Pale Gray for Guilt
- First edition cover
- Author: John D. MacDonald
- Language: English
- Series: Travis McGee
- Genre: Mystery
- Publisher: Fawcett Publications
- Publication date: 1968
- Publication place: United States
- Media type: Print (paperback)
- Preceded by: One Fearful Yellow Eye
- Followed by: The Girl in the Plain Brown Wrapper

= Pale Gray for Guilt =

1968 book by John D. MacDonald

Pale Gray for Guilt (1968) is the ninth novel in the Travis McGee series by John D. MacDonald. The plot revolves around McGee's investigation into the death of his close friend Tush Bannon, who he suspects has been murdered because of his refusal to sell his waterfront property to developers. In terms of series continuity, Pale Gray for Guilt is particularly important in that it involves a love interest, Puss Killian, who is central to the final book: The Lonely Silver Rain.

==Synopsis==
When McGee visits Tush Bannon, his wife Janine and their children at their motel/marina, he finds the business in trouble. Tush explains that the local authorities are making life difficult for him by such means as introducing roadworks on the only access road. Pressure is being put on the Bannons by a well-connected local businessman, Preston LaFrance, to sell to a large corporation that wants to develop the land for industrial use. Most of the income they have left is from a few houseboats, one of which is rented to Arlie Denn and her husband, hippies who make a small living selling handicrafts.

The next time McGee sees Tush, they bump into one another at a bar, where Tush is in conversation with a smart young woman named Mary Smith.
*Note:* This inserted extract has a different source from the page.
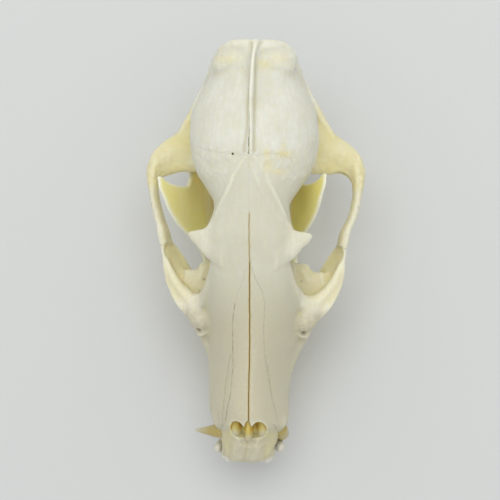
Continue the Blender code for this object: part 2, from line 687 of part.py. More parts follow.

He tells McGee that Smith is an agent for an entrepreneur named Gary Santo, who wants to acquire the whole parcel of land. Tush has appealed to both LaFrance and Santo without success; they are not interested in his personal circumstances and are prepared to put him out of business to get what they want. Tush cannot afford to sell his land at the deflated price now being offered. All he can do now is to resume his old job as a salesman.
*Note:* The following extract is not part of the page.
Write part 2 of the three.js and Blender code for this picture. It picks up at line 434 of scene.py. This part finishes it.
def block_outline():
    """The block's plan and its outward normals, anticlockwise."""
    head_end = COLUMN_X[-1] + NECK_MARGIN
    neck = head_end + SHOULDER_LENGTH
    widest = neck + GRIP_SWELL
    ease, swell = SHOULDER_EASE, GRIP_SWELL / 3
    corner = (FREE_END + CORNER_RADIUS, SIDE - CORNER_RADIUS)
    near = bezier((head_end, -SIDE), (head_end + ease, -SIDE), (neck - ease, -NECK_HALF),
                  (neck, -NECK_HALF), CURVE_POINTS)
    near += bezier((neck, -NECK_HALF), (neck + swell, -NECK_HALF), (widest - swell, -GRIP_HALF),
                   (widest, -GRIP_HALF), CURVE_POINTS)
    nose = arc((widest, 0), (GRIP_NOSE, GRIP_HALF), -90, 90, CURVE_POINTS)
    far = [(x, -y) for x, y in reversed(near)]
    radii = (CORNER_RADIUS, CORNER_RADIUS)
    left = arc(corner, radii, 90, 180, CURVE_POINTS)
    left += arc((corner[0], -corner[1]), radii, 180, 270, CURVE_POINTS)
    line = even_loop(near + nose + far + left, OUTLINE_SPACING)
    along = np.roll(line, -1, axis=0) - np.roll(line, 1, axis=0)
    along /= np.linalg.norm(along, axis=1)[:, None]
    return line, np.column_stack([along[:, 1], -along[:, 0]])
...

When McGee next goes to call on the Bannons, he finds the motel and marina closed down, and learns that Tush was found dead on the premises the previous day, apparently having committed suicide by releasing a heavy hoist onto his own head. Suspecting foul play, McGee investigates further and learns that Tush's wife Janine, having been forced to leave the property by bailiffs, has gone to stay with an old friend, Connie Alvarez, and is not yet aware of her husband's death. Satisfied that Tush did not kill himself, McGee begins a campaign to help Janine and her children financially whilst seeking revenge on those whom he holds responsible.

With help from his friend Meyer, McGee builds up an elaborate scam. They con LaFrance into buying the Bannon land at an inflated price and the profits are used to buy Janine shares in Fletchers, a company whose stocks Meyer knows to be over-priced. McGee then obtains an introduction to Gary Santo through Mary Smith, avoiding the latter's sexual advances by pretending to be away setting up a deal. He persuades Santo to invest heavily in Fletchers, thus artificially boosting the share price, selling off Janine's shares when the market peaks. McGee's girlfriend, Puss Killian, also plays a part in the scam, but then disappears, leaving a mysterious note of apology, saying that their affair is at an end.
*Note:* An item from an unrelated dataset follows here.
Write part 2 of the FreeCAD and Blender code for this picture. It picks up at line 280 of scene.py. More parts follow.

In the meantime, McGee has been arrested by the local sheriff on suspicion of involvement in Tush Bannon's murder. Testifying against him is Arlie Denn, who witnessed the murder and has been bought off by the murderer, Freddy Hazzard, a junior deputy related to LaFrance. Hazzard, who had set up the suicide scenario after accidentally killing Tush by an over-enthusiastic beating, goes on the run when Arlie changes her story, but reappears later on McGee's boat, The Busted Flush, where he takes Janine hostage and subjects her and McGee to an ordeal of several hours imprisonment, his plan being to sink the boat with them in it and get away on its small speedboat. McGee manages to get free, but is shot in the shoulder by Hazzard, who is then killed by Janine with a blow from a fire extinguisher. Wishing to avoid publicity, McGee and Janine agree to bury Hazzard at sea and they spend some time together on a fake holiday before returning to base, where McGee is confronted by Santo and Smith. Learning how he has been stung, Santo fires Smith, but she quickly loses interest in McGee. A message of explanation from Puss Killian makes him resolve to stay away from women for the foreseeable future, and he is left alone with Meyer to resume his usual way of life.

==Themes==

The title phase, "Pale Gray for Guilt" is not mentioned directly in the book, but similar phrases are used. In the first edition, on Page 39, Tush Bannon's wife states, "I'm going to look at some nice gray skin. Gray and pale, oily and guilty as hell." Later on Page 183, MacDonald writes, "And I watched the gray appear. That gray like a wet stone. Gray for fright. Gray for guilt. Gray for despair."

McGee procures $60,000 from one of the characters using a Pigeon Drop scheme with the help of Meyer who assumes the semi-pseudonym of "Dr. G. Ludweg Meyer." Later on, Meyer presents McGee with $25,000 in stock gains from investments in Fletcher Industries.